Pegler Tells Why Gamblers Wear Those Gloomy Looks

Westbrook Pegler

Chicago Tribune/August 8, 1929

Saratoga Springs, New York. Aug. 7—It comes as something of a shock to realize here at the Saratoga races that professional gamblers are the most trustful and credulous class of financial operators in the entire community of money-changers, extending credit to the extent of $500,000 a day on certain days of the racing season on the five New York tracks, much of it on no more security than the verbal OK of a casual acquaintance.
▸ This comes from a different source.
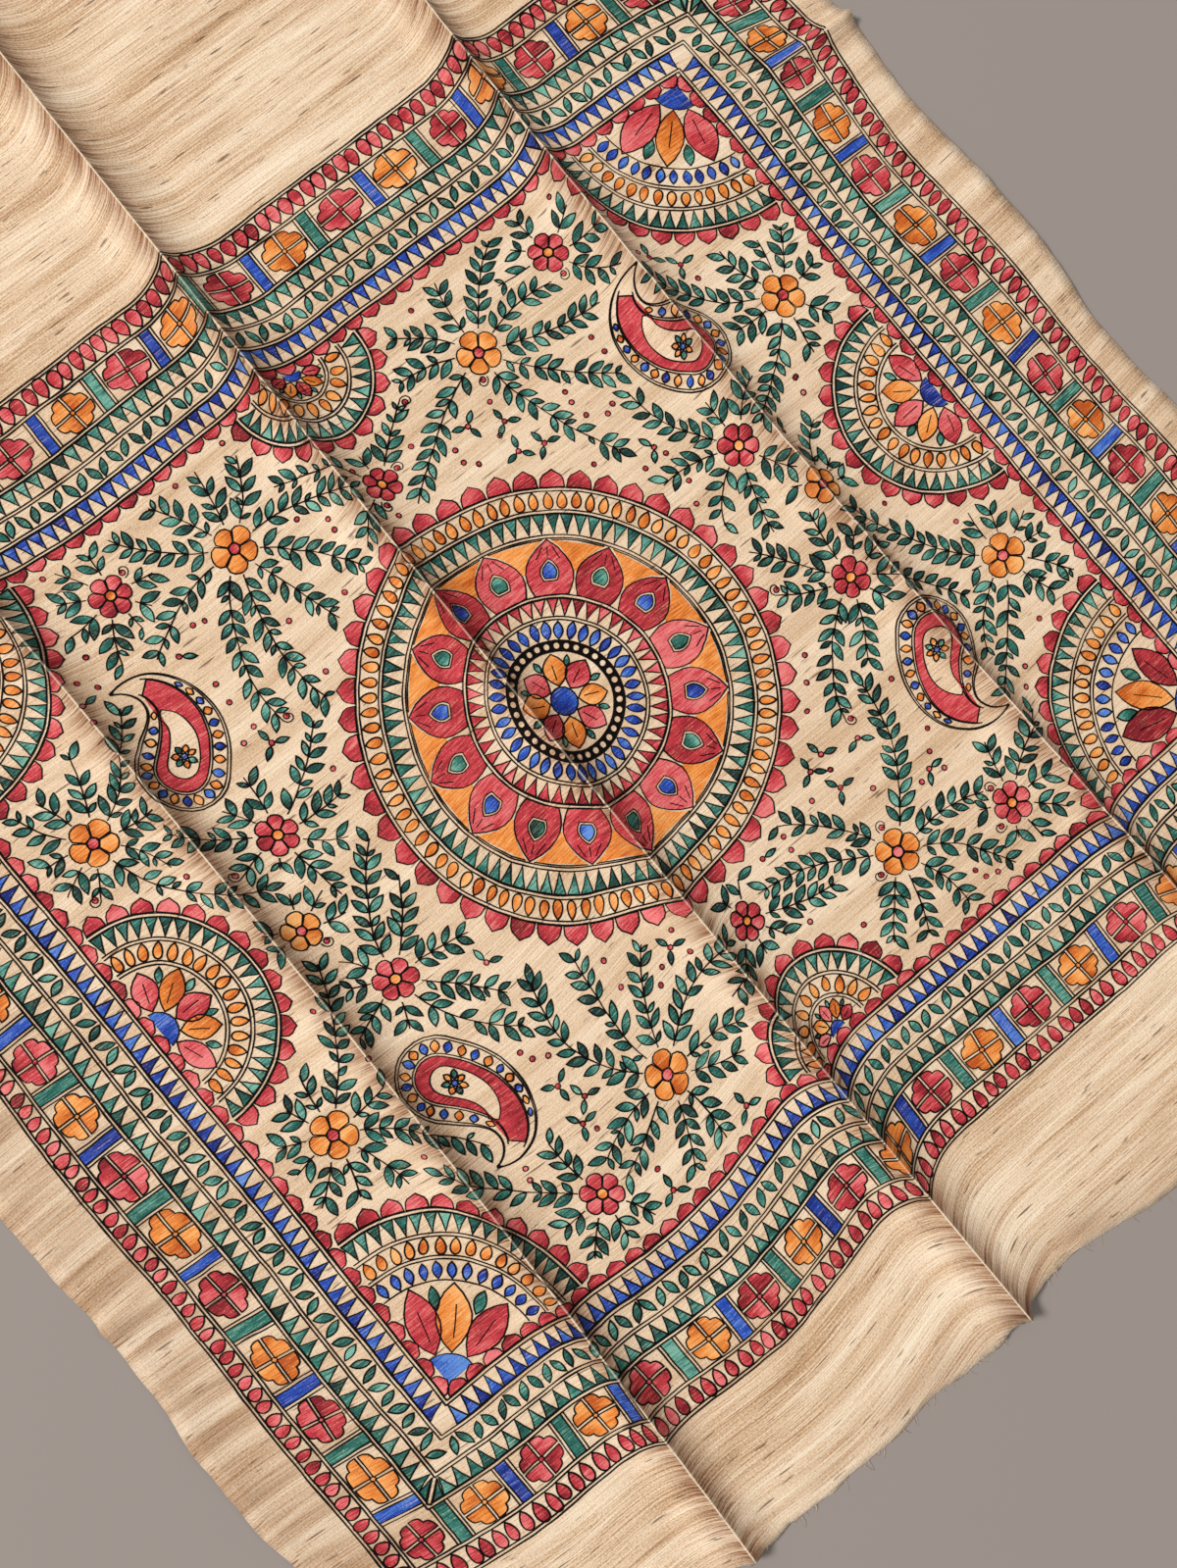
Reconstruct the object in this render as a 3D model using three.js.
// One length of hand-painted wild silk, laid out flat after being stored folded in four.
// Millimetres, Z up. X runs across the cloth from its left selvedge to its right one.
// Y runs along it, from the cut foot to the head, with zero at the middle of the painting.
// Underside Z = 0 is the surface it lies on.

import * as THREE from 'three';

// Driving sizes.
const LOOM_WIDTH = 914;      // flat, selvedge to selvedge: a 36 inch loom
const FOOT_REACH = 453;      // flat, middle of the painting to the cut foot
const HEAD_REACH = 600;      // flat, middle of the painting to the head
const THICKNESS = 1.5;
const PAINTED_REACH = 337;   // middle of the painting to the flower row at its foot or head
const CREASE_STATION = 470;  // middle of the painting to where the creases' foot and head are read

// Long creases, left to right. at: distance from the left selvedge, at the foot, the middle
// and the head. rise: height of the ridge there. left, right: how much cloth slopes up to it
// on each side. drawn: how far the crease itself is pulled towards the head, at foot and head.
const CREASES = [
  { name: 'left quarter', at: [214, 225, 219], rise: [10, 12, 9], left: 40, right: 34, drawn: [-1, 0] },
  { name: 'centre', at: [438, 440, 449], rise: [11, 14, 14], left: 40, right: 44, drawn: [-11, 6] },
  { name: 'right quarter', at: [695, 685, 693], rise: [10, 12, 12], left: 38, right: 36, drawn: [-4, 6] },
];

// Short folds that run in from a selvedge. side: -1 left, 1 right. along: place from the middle.
// rise: height at the selvedge. reach: cloth that slopes up on each side. run: length of the fold.
// takes: length of cloth that it draws in at the selvedge.
const NIPS = [
  { side: 1, along: 246, rise: 9, reach: 26, run: 130, takes: 14 },
  { side: -1, along: -127, rise: 4, reach: 18, run: 90, takes: 5 },
];

// How far the cloth has slipped towards the head, at places across it, at the foot and the head.
const SLIP = [
  { across: 0, foot: 11, head: 4 },
  { across: 152, foot: -9, head: 9 },
  { across: 305, foot: -22, head: -2 },
  { across: 457, foot: -1, head: 0 },
  { across: 609, foot: -3, head: 0 },
  { across: 762, foot: 2, head: 3 },
  { across: 914, foot: 17, head: -15 },
];

// The torn foot isn't square: how far past FOOT_REACH it runs, at places across the cloth.
const FOOT_CUT = [
  { across: 0, past: 6 },
  { across: 300, past: 0 },
  { across: 345, past: 4 },
  { across: 410, past: 20 },
  { across: 440, past: 9 },
  { across: 475, past: 17 },
  { across: 570, past: 29 },
  { across: 914, past: 32 },
];

// Share of the painting's length that a slip runs on for, past its foot and its head.
const RUN_ON = 0.3;

// Rows within this length of an end bend to follow it.
const END_BLEND = 90;

// Slow waver of the free edges. power: how fast it dies away inwards from the selvedges.
const EDGE_WAVER = { size: 2.5, length: 190, power: 8 };
const HEAD_WAVER = { size: 3, length: 260 };

// Free edges stand a little off the surface in places.
const EDGE_LIFT = { height: 3, reach: 45, length: 310 };

// Mesh density.
const ROW_STEP = 30;
const PANEL_COLUMNS = 5;     // columns between one crease's slopes and the next
const SLOPE_STEPS = [0.12, 0.3, 0.55, 1];      // shares of a slope, from the ridge outwards
const WALK_STEP = 1;         // step of the sum that turns cloth length into width

// A value given at the foot, the middle and the head, as a smooth curve along the cloth.
function alongCurve([foot, middle, head], y) {
  const share = y / CREASE_STATION;
  return middle + share * (head - foot) / 2 + share * share * ((head + foot) / 2 - middle);
}

// A value given at the painting's foot and head, as a straight run that stops a little past them.
function alongLine([foot, head], y) {
  const share = THREE.MathUtils.clamp(0.5 + y / (2 * PAINTED_REACH), -RUN_ON, 1 + RUN_ON);
  return THREE.MathUtils.lerp(foot, head, share);
}

// A table's column read smoothly between its rows.
function acrossTable(table, column, across) {
  const last = table.length - 1;
  let i = 0;
  while (i < last - 1 && across > table[i + 1].across) i += 1;
  const [from, to] = [table[i], table[i + 1]];
  const share = THREE.MathUtils.smoothstep(across, from.across, to.across);
  return THREE.MathUtils.lerp(from[column], to[column], share);
}

// Share of a ridge's height at a distance from its top: 1 there, 0 past the end of its slope.
function slope(distance, left, right) {
  const share = distance < 0 ? -distance / left : distance / right;
  return Math.max(0, 1 - share) ** 2;
}

function wave(distance, length) {
  return Math.sin(2 * Math.PI * distance / length);
}

// A nip's strength: 1 at its selvedge, 0 at its inner end.
function nipFade(nip, across) {
  const fromEdge = nip.side > 0 ? LOOM_WIDTH - across : across;
  return Math.max(0, 1 - fromEdge / nip.run) ** 2;
}

// Height of the underside over the surface, by flat place on the cloth.
function height(across, y) {
  let z = 0;
  for (const crease of CREASES) {
    const fromTop = across - alongCurve(crease.at, y);
    z += alongCurve(crease.rise, y) * slope(fromTop, crease.left, crease.right);
  }
  for (const nip of NIPS) {
    z += nip.rise * nipFade(nip, across) * slope(y - nip.along, nip.reach, nip.reach);
  }
  const edge = Math.min(across, LOOM_WIDTH - across);
  const lift = EDGE_LIFT.height * Math.max(0, 1 - edge / EDGE_LIFT.reach) ** 2;
  return z + lift * (0.5 + 0.5 * wave(y, EDGE_LIFT.length));
}

// Where the flat width goes once the ridges have taken their share: x at every WALK_STEP.
function walkAcross(y) {
  const places = [0];
  for (let across = 0; across < LOOM_WIDTH; across += WALK_STEP) {
    const climb = (height(across + WALK_STEP, y) - height(across, y)) / WALK_STEP;
    places.push(places.at(-1) + WALK_STEP * Math.sqrt(Math.max(0, 1 - climb * climb)));
  }
  const middle = places[Math.round(LOOM_WIDTH / 2 / WALK_STEP)];
  return places.map((x) => x - middle);
}

function readWalk(places, across) {
  const at = THREE.MathUtils.clamp(across / WALK_STEP, 0, places.length - 1.001);
  const i = Math.floor(at);
  return THREE.MathUtils.lerp(places[i], places[i + 1], at - i);
}

// How far a flat place has slipped along the cloth.
function slipAt(across, y) {
  const foot = acrossTable(SLIP, 'foot', across);
  const head = acrossTable(SLIP, 'head', across);
  let slip = alongLine([foot, head], y);
  for (const crease of CREASES) {
    const fromTop = across - alongCurve(crease.at, y);
    slip += alongLine(crease.drawn, y) * slope(fromTop, crease.left, crease.right);
  }
  for (const nip of NIPS) {
    const passed = THREE.MathUtils.smoothstep(y, nip.along - nip.reach, nip.along + nip.reach);
    slip += nip.takes * nipFade(nip, across) * (0.5 - passed);
  }
  return slip;
}

// Flat distances of the mesh columns in one row: even between the creases, closer on their slopes.
function columnsAt(y) {
  const columns = [0];
  let start = 0;
  for (const crease of CREASES) {
    const top = alongCurve(crease.at, y);
    const leftSteps = SLOPE_STEPS.map((share) => top - share * crease.left).reverse();
    const rightSteps = SLOPE_STEPS.map((share) => top + share * crease.right);
    columns.push(...evenColumns(start, leftSteps[0]), ...leftSteps.slice(1), top, ...rightSteps);
    start = rightSteps.at(-1);
  }
  return [...columns, ...evenColumns(start, LOOM_WIDTH)];
}

function evenColumns(start, end) {
  const step = (end - start) / PANEL_COLUMNS;
  return Array.from({ length: PANEL_COLUMNS }, (_, k) => start + (k + 1) * step);
}

// Flat rows between the foot and the head.
function clothRows() {
  const count = Math.round((FOOT_REACH + HEAD_REACH) / ROW_STEP);
  const step = (FOOT_REACH + HEAD_REACH) / count;
  return Array.from({ length: count + 1 }, (_, row) => row * step - FOOT_REACH);
}

// A row's own flat place along the cloth, bent near the ends to follow the torn foot and the head.
function bentRow(across, rowY) {
  const footShare = Math.max(0, 1 - (rowY + FOOT_REACH) / END_BLEND);
  const headShare = Math.max(0, 1 - (HEAD_REACH - rowY) / END_BLEND);
  const past = acrossTable(FOOT_CUT, 'past', across);
  return rowY - footShare * past + headShare * HEAD_WAVER.size * wave(across, HEAD_WAVER.length);
}

// The point of the underside at a flat place.
function clothPoint(across, y, places) {
  const edgeShare = Math.abs(2 * across / LOOM_WIDTH - 1) ** EDGE_WAVER.power;
  const waver = EDGE_WAVER.size * wave(y, EDGE_WAVER.length) * edgeShare;
  return new THREE.Vector3(readWalk(places, across) + waver, y + slipAt(across, y), height(across, y));
}

// The underside's points, row by row from the foot.
function clothGrid() {
  return clothRows().map((rowY) => {
    const places = walkAcross(rowY);
    return columnsAt(rowY).map((across) => clothPoint(across, bentRow(across, rowY), places));
  });
}

// Indices round the edge of a grid, anticlockwise seen from above.
function gridRim(rows, columns) {
  const rim = [];
  for (let column = 0; column < columns - 1; column += 1) rim.push(column);
  for (let row = 0; row < rows - 1; row += 1) rim.push(row * columns + columns - 1);
  for (let column = columns - 1; column > 0; column -= 1) rim.push((rows - 1) * columns + column);
  for (let row = rows - 1; row > 0; row -= 1) rim.push(row * columns);
  return rim;
}

// The closed sheet: a grid for the top, the same grid lowered for the underside, and the rim.
function sheetGeometry() {
  const grid = clothGrid();
  const [rows, columns] = [grid.length, grid[0].length];
  const under = grid.flat();
  const count = under.length;
  const positions = [];
  for (const point of under) positions.push(point.x, point.y, point.z + THICKNESS);
  for (const point of under) positions.push(point.x, point.y, point.z);

  const faces = [];
  const quad = (a, b, c, d) => faces.push(a, b, c, a, c, d);
  for (let row = 0; row < rows - 1; row += 1) {
    for (let column = 0; column < columns - 1; column += 1) {
      const a = row * columns + column;
      const [b, c, d] = [a + 1, a + 1 + columns, a + columns];
      quad(a, b, c, d);
      quad(a + count, d + count, c + count, b + count);
    }
  }
  const rim = gridRim(rows, columns);
  rim.forEach((a, i) => {
    const b = rim[(i + 1) % rim.length];
    quad(a, a + count, b + count, b);
  });

  const geometry = new THREE.BufferGeometry();
  geometry.setAttribute('position', new THREE.Float32BufferAttribute(positions, 3));
  geometry.setIndex(faces);
  geometry.computeBoundingBox();
  const centre = geometry.boundingBox.getCenter(new THREE.Vector3());
  geometry.translate(-centre.x, -centre.y, 0);
  geometry.computeVertexNormals();
  return geometry;
}

const silk = new THREE.MeshStandardMaterial({ color: 0xe3c79b, roughness: 0.62, metalness: 0 });
const cloth = new THREE.Mesh(sheetGeometry(), silk);
cloth.name = 'painted_cloth';

const part = new THREE.Group();
part.add(cloth);

export default part;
Of course, easy money has no fixed place of abode, and the gambler’s conception of the value of a dollar is about three mills as compared to its value among people who work for wages or salaries and budget their expenditures with an idea of saving so much every week, barring emergencies, but find emergencies thrust upon them.

No Respect for $100,000

In the financial scheme of things a certain liberal amount of money seems to have been set aside as easy money, to be gambled from hand to hand between the professionals. If one goes broke, somewhere in the park another one makes a corresponding killing, and although there are always a few lucky customers hurrying off with profits, there are always others who have lost a compensating amount. So the bookmakers themselves seem merely to handle the money, allowing themselves a turn as custodian of the wandering bankroll.

To one with a decent respect for a large amount of money there is something blasphemous about the casual manner in which these financiers speak of $100,000 to $250,000.

Trusts Stranger for $10,000

I was riding with a middle-aged bookmaker the other evening and he was complaining of being more or less broke. Nevertheless when he spoke of losing $100,000 in the course of a few weeks two or three seasons ago, he mentioned the sum with no respect whatever. I thought he should have intoned it, because to my way of reckoning that is more money than a fairly competent working fellow with family responsibilities could earn in 33 years at $60 a week.

He spoke also, and somewhat bitterly, of losing $10,000 by accepting a rubber check from a client, and I could but reflect upon the long negotiation, the inquiries and the collateral that a bank would insist upon before advancing $10,000 to a man wishing to build a house or start a garage somewhere.

“You can’t tell a rubber check by the feel,” he said. “You have got to trust a man’s honor. Another fellow OK’d him to me I didn’t know the other fellow very well,, but I had booked some of his business, so when he brought this zebra around and said he was OK I took his business. When he settled  he gave me this check and it bounced back so hard it almost knocked me down. Naturally his credit is no good any more at any of the books, because a man like that is branded. But is that any way to do when you rely on a man’s honor?”

Memories Depress Them

Judging by the subdued and generally doleful manner of the gamblers around the hotels in the evening one might leap to the conclusion that they all have been losing money, but I am advised that this is no index to their fortunes, as they are always subdued and depressed, owing to memories of past experiences with rubber checks.

There is no way of estimating the amount of these uncollectible debts that have been written off the books of the professionals operating in Saratoga at the present time, but it is nott uncommon for a bookmaker to come to the end of the season just about square in the matter of cash but with his profit outstanding in the form of accounts due. An uncertain proportion of this may be collected, as most of the customers set some store by their credit and will make good wholly or in part, given enough time. They have merely overestimated their luck and this is regarded as a venal sin upon the adjustment of the account.

Tosses Coin for $160,000

I observe that by unspoken consent the professional gamblers accept Col. E. R. Bradley as their model and ideal. He does a credit business with people who wish to gamble against him, but he never sues at IOUs left at his tables in Palm Beach and he has never accepted less than 100 cents on the dollar in settlement of any debt of this kind. Some years ago a millionaire engaged in the moving picture business indulged in some speculation at his white clapboard cottage which stands so prim on the beach, suggesting a crossroads meeting house in Vermont. An authority tells me that when the evening’s play came to an end the customer wished to continue, but that the colonel refused.

“It is arule of the club to close at a certain time,” he said, “but if you want to change to get even I will toss a coin. You can pay me double or nothing.”

The customer lost. He owed $320,000. He never paid, but he hasn’t gone to Florida since.